YOUR INSTRUCTIONS: Reproduce the entries in full, with no changes.

Records with modeling code:
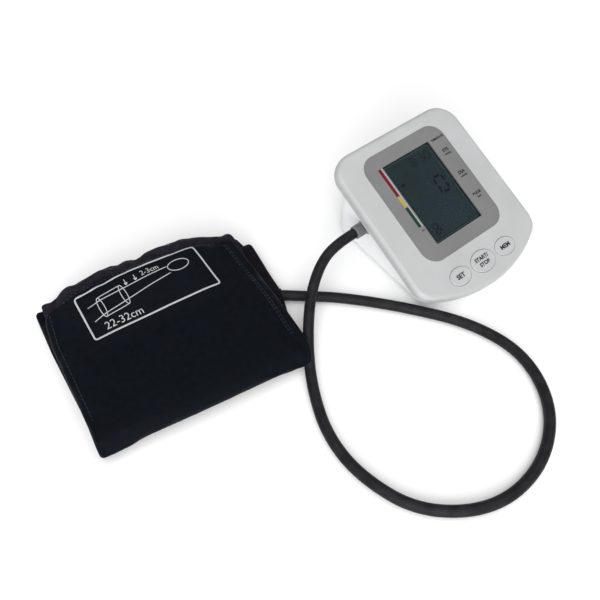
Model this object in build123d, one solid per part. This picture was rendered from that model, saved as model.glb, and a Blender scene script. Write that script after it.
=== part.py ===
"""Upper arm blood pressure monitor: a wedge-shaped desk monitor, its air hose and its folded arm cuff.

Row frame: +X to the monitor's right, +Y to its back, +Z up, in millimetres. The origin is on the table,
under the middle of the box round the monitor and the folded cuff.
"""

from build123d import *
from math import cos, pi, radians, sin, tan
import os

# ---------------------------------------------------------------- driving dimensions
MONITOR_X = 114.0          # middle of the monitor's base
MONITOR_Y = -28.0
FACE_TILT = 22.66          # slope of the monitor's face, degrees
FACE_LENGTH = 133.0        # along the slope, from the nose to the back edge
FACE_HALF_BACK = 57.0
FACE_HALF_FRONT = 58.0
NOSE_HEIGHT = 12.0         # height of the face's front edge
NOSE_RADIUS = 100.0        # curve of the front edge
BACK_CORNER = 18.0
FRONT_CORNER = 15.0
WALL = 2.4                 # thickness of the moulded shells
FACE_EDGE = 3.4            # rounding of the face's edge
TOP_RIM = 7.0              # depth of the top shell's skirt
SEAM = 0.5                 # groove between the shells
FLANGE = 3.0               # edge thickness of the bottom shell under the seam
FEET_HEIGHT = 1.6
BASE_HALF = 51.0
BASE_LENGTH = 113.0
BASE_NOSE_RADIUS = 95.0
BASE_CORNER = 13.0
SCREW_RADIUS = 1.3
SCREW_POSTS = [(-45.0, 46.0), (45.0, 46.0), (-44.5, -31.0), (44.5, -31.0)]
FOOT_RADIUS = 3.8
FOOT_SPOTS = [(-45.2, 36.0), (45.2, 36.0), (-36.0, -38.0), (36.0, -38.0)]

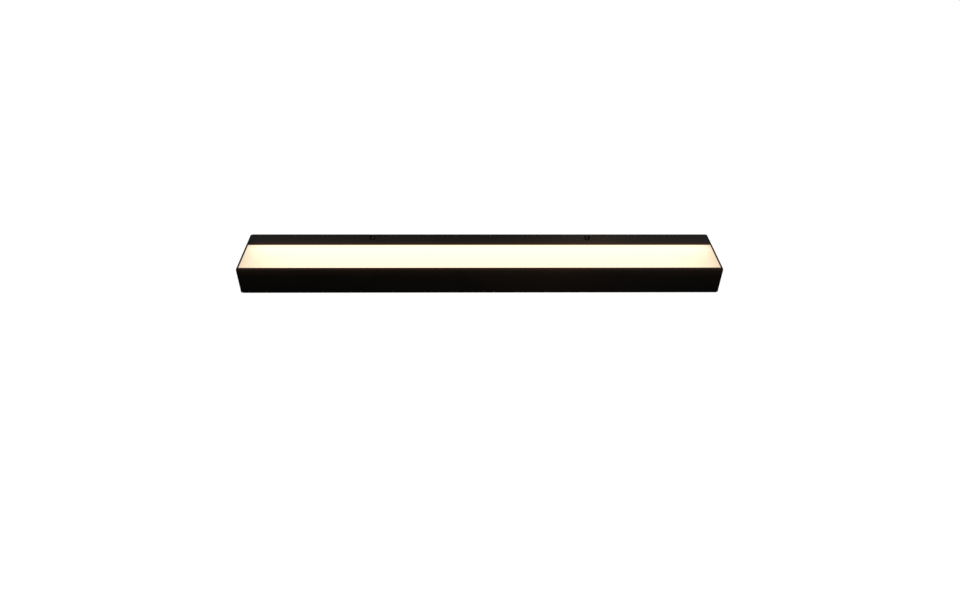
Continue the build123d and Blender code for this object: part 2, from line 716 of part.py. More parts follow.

THE RESPONSE:
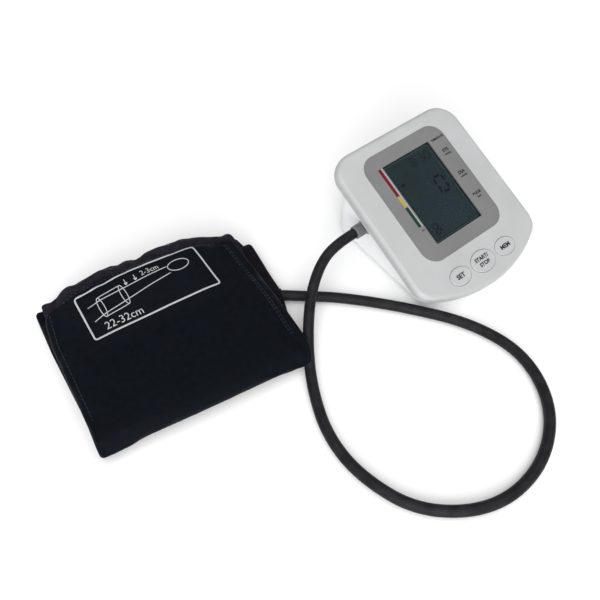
Model this object in build123d, one solid per part. This picture was rendered from that model, saved as model.glb, and a Blender scene script. Write that script after it.
=== part.py ===
"""Upper arm blood pressure monitor: a wedge-shaped desk monitor, its air hose and its folded arm cuff.

Row frame: +X to the monitor's right, +Y to its back, +Z up, in millimetres. The origin is on the table,
under the middle of the box round the monitor and the folded cuff.
"""

from build123d import *
from math import cos, pi, radians, sin, tan
import os

# ---------------------------------------------------------------- driving dimensions
MONITOR_X = 114.0          # middle of the monitor's base
MONITOR_Y = -28.0
FACE_TILT = 22.66          # slope of the monitor's face, degrees
FACE_LENGTH = 133.0        # along the slope, from the nose to the back edge
FACE_HALF_BACK = 57.0
FACE_HALF_FRONT = 58.0
NOSE_HEIGHT = 12.0         # height of the face's front edge
NOSE_RADIUS = 100.0        # curve of the front edge
BACK_CORNER = 18.0
FRONT_CORNER = 15.0
WALL = 2.4                 # thickness of the moulded shells
FACE_EDGE = 3.4            # rounding of the face's edge
TOP_RIM = 7.0              # depth of the top shell's skirt
SEAM = 0.5                 # groove between the shells
FLANGE = 3.0               # edge thickness of the bottom shell under the seam
FEET_HEIGHT = 1.6
BASE_HALF = 51.0
BASE_LENGTH = 113.0
BASE_NOSE_RADIUS = 95.0
BASE_CORNER = 13.0
SCREW_RADIUS = 1.3
SCREW_POSTS = [(-45.0, 46.0), (45.0, 46.0), (-44.5, -31.0), (44.5, -31.0)]
FOOT_RADIUS = 3.8
FOOT_SPOTS = [(-45.2, 36.0), (45.2, 36.0), (-36.0, -38.0), (36.0, -38.0)]

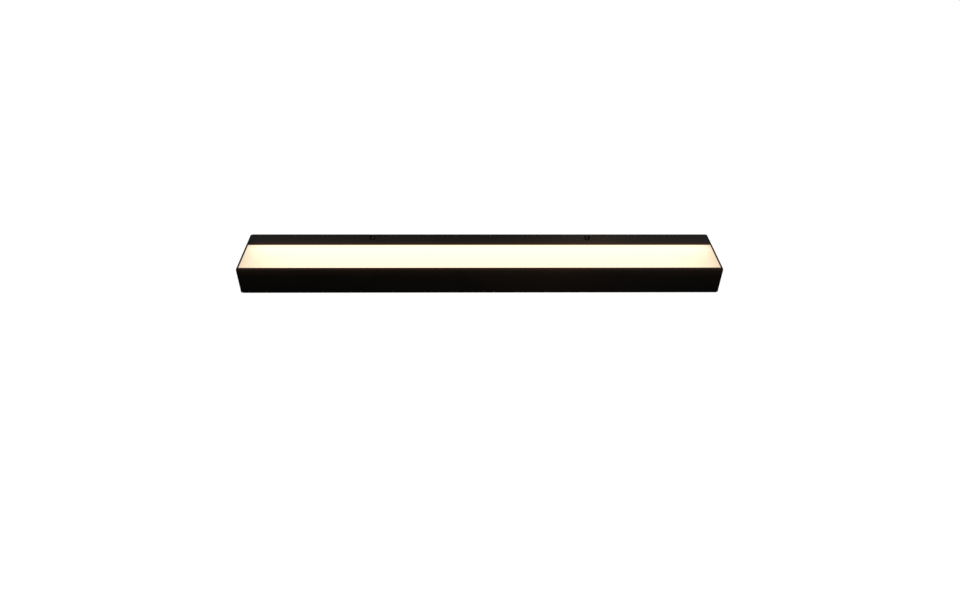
Continue the build123d and Blender code for this object: part 2, from line 716 of part.py. More parts follow.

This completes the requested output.